Liability Coverage Tips:
•If hosting a Super Bowl party, individuals should look to the liability portion of their homeowners or renters insurance policy to provide them protection if they are sued and found liable for an accident involving a guest who drank at their home.
•Purchasing a personal “umbrella” liability policy—that can provide $1 million or more in additional coverage over the limit offered by a standard homeowners or renters policy—may be a prudent move for the frequent party host. This type of coverage can cost as little as $125 a year.
Party Host Safety Tips:
•Limit guest list to those you know.
•Make sure your driveway, sidewalks and your porch are clear of snow or ice for guests and delivery people.
•Ensure your home’s entry is in good condition, free of loose or broken pieces on stairwells and walkways to avoid the chance of injuries on your property.
•Make sure there is adequate outdoor lighting.
•Provide filling food for guests and alternative non-alcoholic beverages.

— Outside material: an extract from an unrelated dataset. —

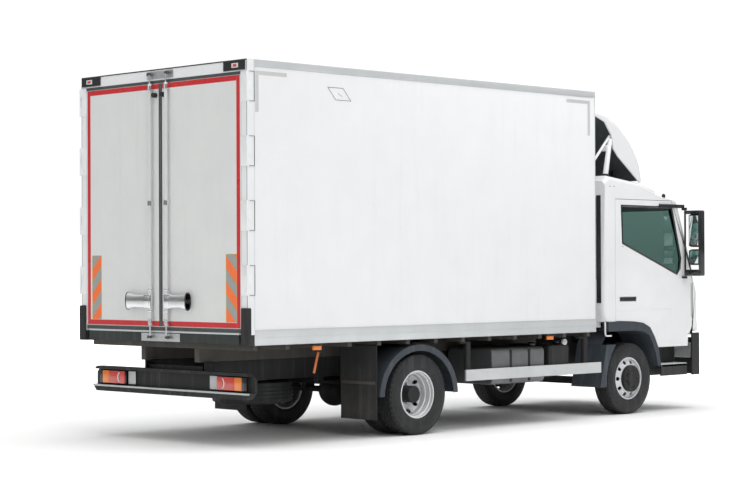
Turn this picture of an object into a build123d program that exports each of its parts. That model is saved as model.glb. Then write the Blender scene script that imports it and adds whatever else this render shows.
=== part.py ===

•Schedule activities or entertainment not involving alcohol. If the party centers on drinking, it is likely that guests will drink more.
•Arrange transportation or overnight accommodations for those who should not drive home.
•Stop serving alcohol well before the time the party is to end. For the Super Bowl, stop serving at half-time.
•Do not serve guests who are visibly intoxicated.
•Consider hiring an off-duty police officer to discretely monitor guests’ sobriety or handle any alcohol-related problems as guests leave.
•Stay alert yourself, always remembering your responsibilities as a host.